地理院地図を見ると、近鉄飛鳥駅の西側一帯は貝吹山(210m)で、古墳がたくさんある。貝吹山の北西に延びる丘陵に新沢千塚がある。県道133号を挟んで南北に分かれており、今回歩いたのは南群の古墳だった。夏草に覆われて、しばらくは人が歩いた気配がなかった。古墳モデルがある丘は雑草と草木に阻まれて登れなかった。古墳群の真ん中あたりが谷のようになっていて東屋が見えたが、こちらも荒れていて近づけなかった。
森の中なので日差しを浴びなくていいが、蚊が寄ってきて追い払うのが面倒だった。春先か秋に来れば、気持ちのいい散策を楽しめるのかもしれない。北群のほうが広くて整備されているのかもしれない。次の機会に歩きたい。近鉄の岡寺駅または橿原神宮西口駅から徒歩10分くらいのようだ。
橿原神宮の森


古墳群を後にして橿原神宮の森へ向かった。広大な神宮境内の東側を南北に走る道がある。道路から一歩西に入ると森の中の道がある。気持ちのいい散歩を楽しめる。
神宮の大鳥居の横の店で休憩。宇治金時のかき氷を食べ、熱した体を冷やす。今年初めてのかき氷だった。
おふさ観音

神武天皇陵を過ぎてから進路を北東にとり藤原京を目指すが、途中で「風鈴祭り開催中」の案内があったので、おふさ観音に立ち寄ることにした。5月はバラ祭りで、夏は風鈴祭りである。何百もの風鈴が境内いっぱいにつるされ、風に揺れて心地よい音色を奏でる。
藤原京
おふさ観音から東へ約800m行くと、醍醐池と藤原宮跡がある。
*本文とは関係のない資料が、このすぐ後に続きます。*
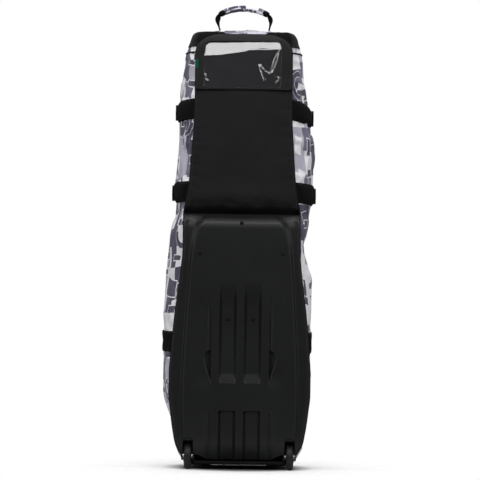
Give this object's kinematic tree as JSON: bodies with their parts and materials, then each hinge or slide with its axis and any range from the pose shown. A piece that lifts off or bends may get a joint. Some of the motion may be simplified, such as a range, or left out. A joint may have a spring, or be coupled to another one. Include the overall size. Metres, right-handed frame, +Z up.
{
  "type": "golf travel case",
  "caption": "Upright wheeled travel case for a golf bag: soft printed sides, hard moulded back shell, zipped front flap, side straps and a top carry handle.",
  "frame": {"origin": "on the floor, at the centre of the outline of the case as it stands upright", "axes": "+Z up, +Y out of the zipped front, wheels and moulded shell towards -Y, +X to the right when looking at the shell"},
  "size_m": [0.447, 0.3657, 1.3546],
  "materials": {
    "print_fabric": "woven polyester, printed",
    "black_fabric": "ballistic nylon weave, matt",
    "webbing": "woven polypropylene webbing",
    "shell": "moulded, fine grain, satin",
    "vinyl": "clear flexible PVC",
    "foam": "brushed lining over foam",
    "tyre": "cast urethane tread",
    "hub": "moulded nylon",
    "steel": "zinc plated",
    "buckle": "moulded acetal",
    "zipper": "black coil and painted slider"
  },
  "bodies": {
    "case": {"back_shell": "shell", "base_pan": "shell", "wheel_housing_left": "shell", "wheel_housing_right": "shell", "side_panel_left": "print_fabric", "side_panel_right": "print_fabric", "front_panel": "print_fabric", "top_panel": "print_fabric", "back_panel": "black_fabric", "corner_guard_left": "black_fabric", "corner_guard_right": "black_fabric", "id_pocket_frame": "black_fabric", "id_window": "vinyl", "head_pad": "foam", "inner_cinch_strap": "webbing", "rivet_top": "steel", "rivet_left_upper": "steel", "rivet_right_upper": "steel", "rivet_left_lower": "steel", "rivet_right_lower": "steel", "front_foot_left": "hub", "front_foot_right": "hub", "main_zipper_coil": "zipper", "wheel_axle_left": "steel", "strap_band_upper_left": "webbing", "strap_band_middle_left": "webbing", "strap_band_lower_left": "webbing", "strap_tail_upper_left": "webbing", "buckle_female_upper_left": "buckle", "strap_tail_middle_left": "webbing", "buckle_female_middle_left": "buckle", "wheel_axle_right": "steel", "strap_band_upper_right": "webbing", "strap_band_middle_right": "webbing", "strap_band_lower_right": "webbing", "strap_tail_upper_right": "webbing", "buckle_female_upper_right": "buckle", "strap_tail_middle_right": "webbing", "buckle_female_middle_right": "buckle"},
    "wheel_left": {"wheel_tyre_left": "tyre", "wheel_hub_left": "hub", "wheel_bearing_left": "steel"},
    "wheel_right": {"wheel_tyre_right": "tyre", "wheel_hub_right": "hub", "wheel_bearing_right": "steel"},
    "top_handle": {"handle_webbing": "webbing", "handle_grip": "print_fabric"},
    "flap": {"front_flap": "print_fabric", "flap_pocket": "black_fabric"},
    "zip_upper": {"zip_slider_upper": "zipper"},
    "zip_upper_pull": {"zip_pull_upper": "webbing"},
    "zip_lower": {"zip_slider_lower": "zipper"},
    "zip_lower_pull": {"zip_pull_lower": "webbing"},
    "pocket_zip": {"pocket_zip_slider": "zipper"},
    "pocket_pull": {"pocket_zip_pull": "webbing"},
    "grab_handle": {"foot_grab_handle": "webbing"},
    "buckle_upper_left": {"buckle_male_upper_left": "buckle"},
    "buckle_middle_left": {"buckle_male_middle_left": "buckle"},
    "buckle_upper_right": {"buckle_male_upper_right": "buckle"},
    "buckle_middle_right": {"buckle_male_middle_right": "buckle"}
  },
  "joints": [
    {"name": "wheel_spin_left", "type": "hinge", "parent": "case", "child": "wheel_left", "pos_m": [-0.148, -0.143, 0.038], "axis": [1, 0, 0], "continuous": true},
    {"name": "wheel_spin_right", "type": "hinge", "parent": "case", "child": "wheel_right", "pos_m": [0.148, -0.143, 0.038], "axis": [1, 0, 0], "continuous": true},
    {"name": "top_handle_fold", "type": "hinge", "parent": "case", "child": "top_handle", "pos_m": [0, 0, 1.282], "axis": [1, 0, 0], "range_deg": [-60, 60]},
    {"name": "flap_open", "type": "hinge", "parent": "case", "child": "flap", "pos_m": [0, 0.164, 0.3], "axis": [-1, 0, 0], "range_deg": [0, 150]},
    {"name": "zip_upper_slide", "type": "slide", "parent": "flap", "child": "zip_upper", "axis": [-0.0361, 0, 0.9993], "range_m": [0, 0.32]},
    {"name": "zip_upper_pull_swing", "type": "hinge", "parent": "zip_upper", "child": "zip_upper_pull", "pos_m": [0.13047, 0.17065, 0.7768], "axis": [0.9993, 0, 0.0361], "range_deg": [0, 130]},
    {"name": "zip_lower_slide", "type": "slide", "parent": "flap", "child": "zip_lower", "axis": [-0.0361, 0, 0.9993], "range_m": [-0.42, 0]},
    {"name": "zip_lower_pull_swing", "type": "hinge", "parent": "zip_lower", "child": "zip_lower_pull", "pos_m": [0.13141, 0.17065, 0.7508], "axis": [0.9993, 0, 0.0361], "range_deg": [0, 95]},
    {"name": "pocket_zip_slide", "type": "slide", "parent": "flap", "child": "pocket_zip", "axis": [0, 0, 1], "range_m": [-0.45, 0]},
    {"name": "pocket_pull_swing", "type": "hinge", "parent": "pocket_zip", "child": "pocket_pull", "pos_m": [-0.066, 0.17905, 0.9298], "axis": [1, 0, 0], "range_deg": [0, 130]},
    {"name": "buckle_upper_left_release", "type": "slide", "parent": "case", "child": "buckle_upper_left", "axis": [0, 1, 0], "range_m": [0, 0.024]},
    {"name": "buckle_upper_right_release", "type": "slide", "parent": "case", "child": "buckle_upper_right", "axis": [0, 1, 0], "range_m": [0, 0.024]},
    {"name": "buckle_middle_left_release", "type": "slide", "parent": "case", "child": "buckle_middle_left", "axis": [0, 1, 0], "range_m": [0, 0.024]},
    {"name": "buckle_middle_right_release", "type": "slide", "parent": "case", "child": "buckle_middle_right", "axis": [0, 1, 0], "range_m": [0, 0.024]},
    {"name": "grab_handle_swing", "type": "hinge", "parent": "case", "child": "grab_handle", "pos_m": [0, 0.1662, 0.207], "axis": [1, 0, 0], "range_deg": [0, 75]}
  ]
}
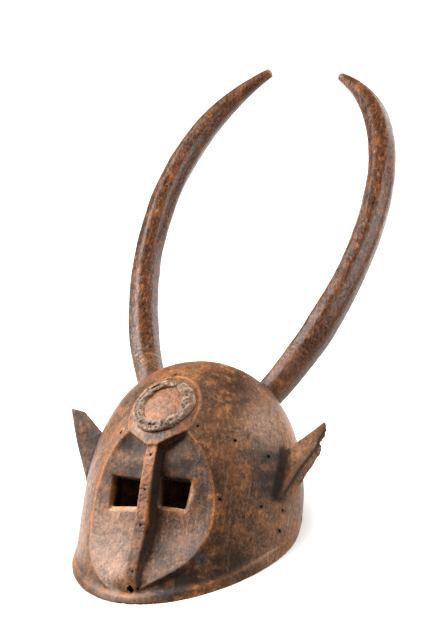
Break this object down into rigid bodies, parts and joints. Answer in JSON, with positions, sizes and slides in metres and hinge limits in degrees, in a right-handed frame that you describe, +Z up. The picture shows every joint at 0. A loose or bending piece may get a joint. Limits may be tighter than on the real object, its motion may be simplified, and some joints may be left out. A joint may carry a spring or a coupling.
{
  "type": "animal helmet mask",
  "caption": "Carved wooden animal helmet mask with a leaf-shaped face, square eyes, ears and long swept-back horns.",
  "frame": {"origin": "on the surface the rim stands on, under the middle of the mask's whole width and length", "axes": "+Z up; the face looks towards -Y and the horns sweep back towards +Y; +X is on the viewer's right"},
  "size_m": [0.3345, 0.6707, 0.4041],
  "materials": {
    "patinated_wood": "hand-carved hardwood, dark patina, worn to a satin on edges and horns",
    "dried_resin": "dull, lumpy, aged resin with dust in its folds"
  },
  "bodies": {
    "root": {"carved_mask": "patinated_wood", "forehead_resin_ring": "dried_resin"}
  },
  "joints": []
}
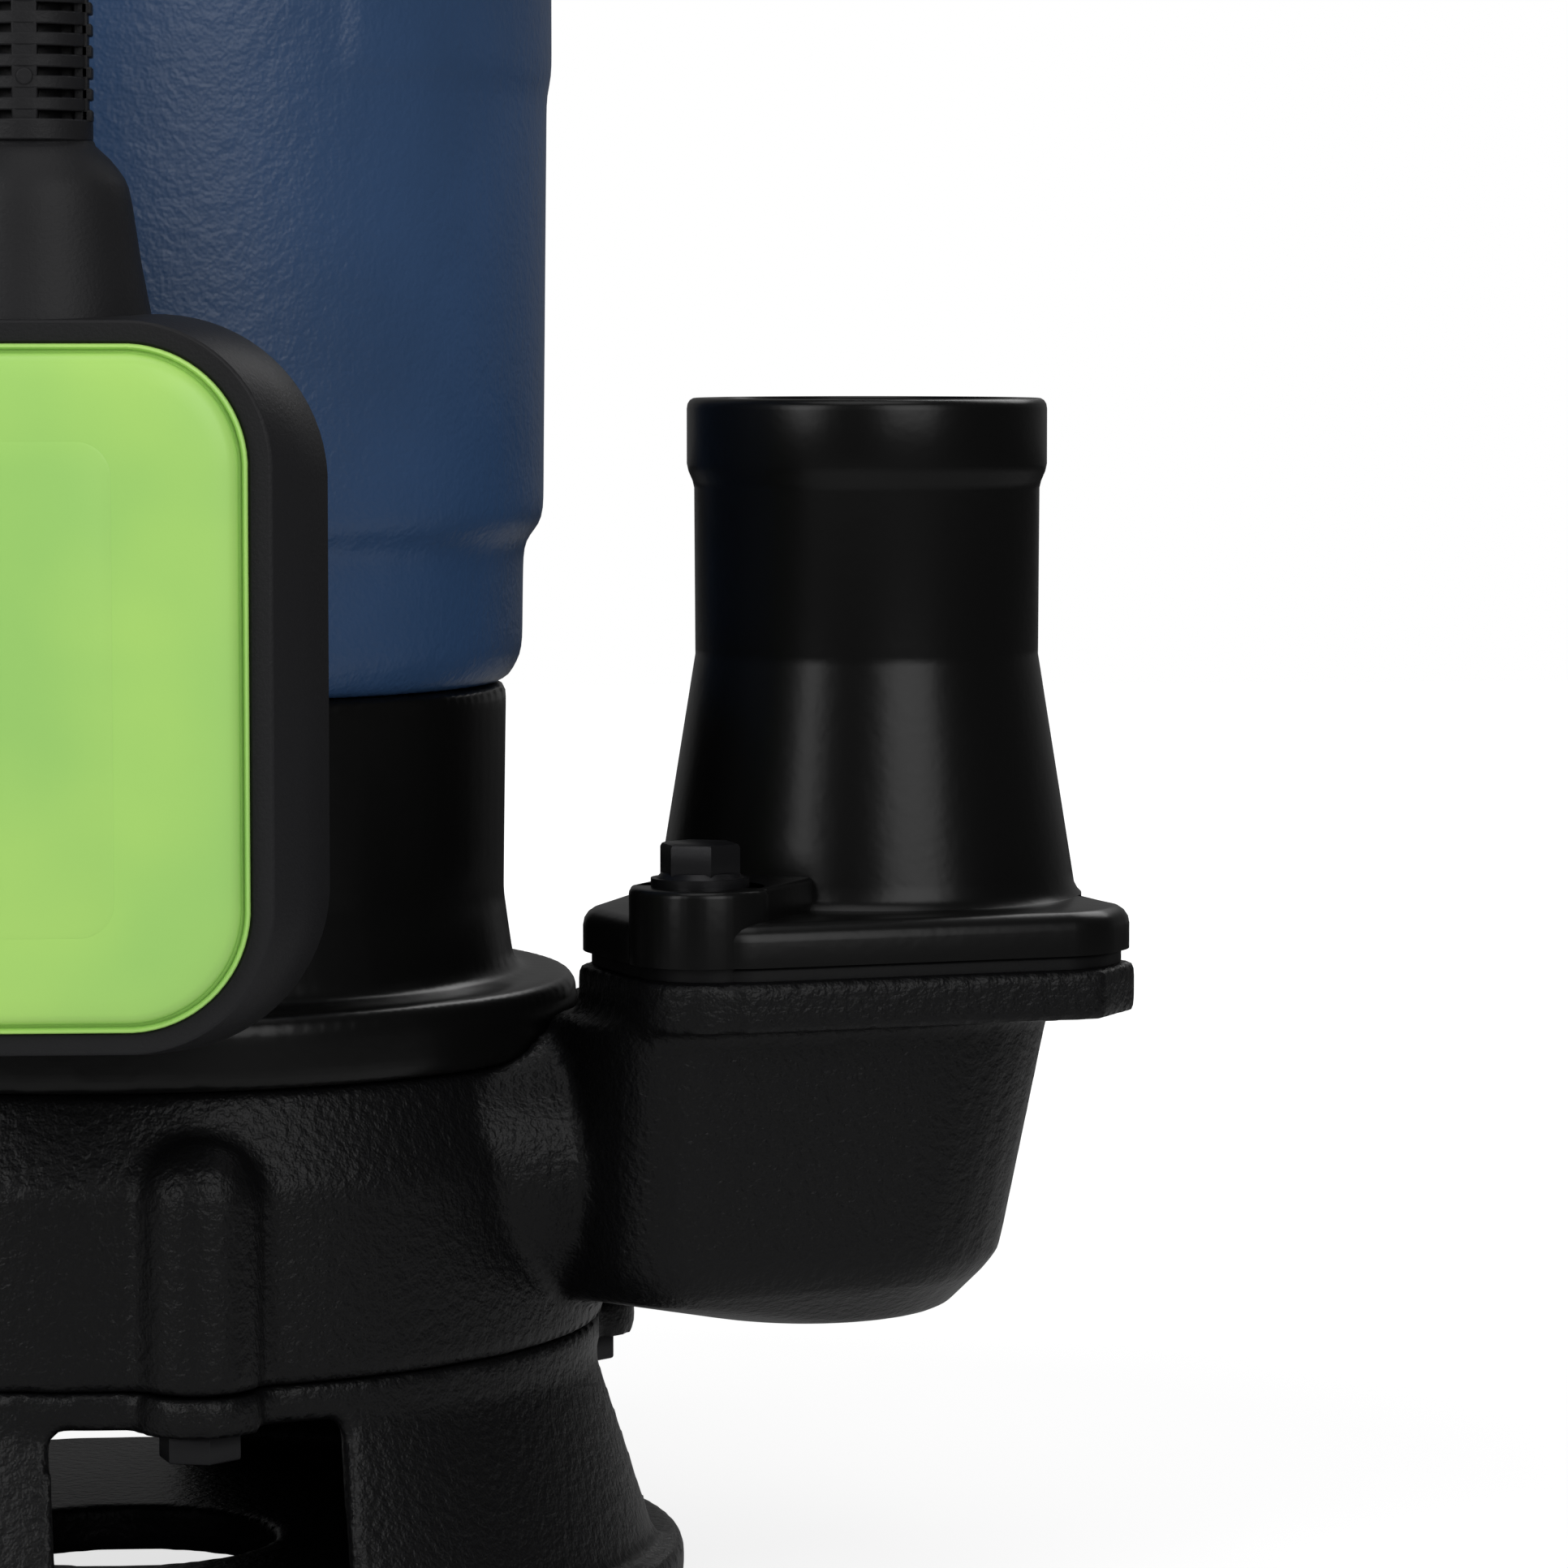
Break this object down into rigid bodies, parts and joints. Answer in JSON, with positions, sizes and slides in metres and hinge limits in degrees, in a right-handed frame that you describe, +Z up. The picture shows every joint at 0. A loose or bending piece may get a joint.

その手前の車道を南へ200mほど歩いたところに小さな史跡公園があり、そこから藤原京を一望できる。正面に天香久山が横たわり、広大な草原が広がっている。秋になればコスモスが一面に咲き乱れる園となる。ここは何度も訪れたお気に入りの場所である。
JR畝傍駅から徒歩で飛鳥川の堤防を歩けば15分でおふさ観音。おふさ観音から藤原宮跡まで徒歩15分である。帰りは畝傍駅または天香久山駅まで寄り道なしでいずれも30分くらいだが、せっかくなので天香久山(152m)経由で天香久山駅に向かうのがお勧めである。距離は5kmほどだが、あちこち寄り道をしながらぶらぶら歩くのが楽しい。3時間くらいの余裕が欲しいものだ。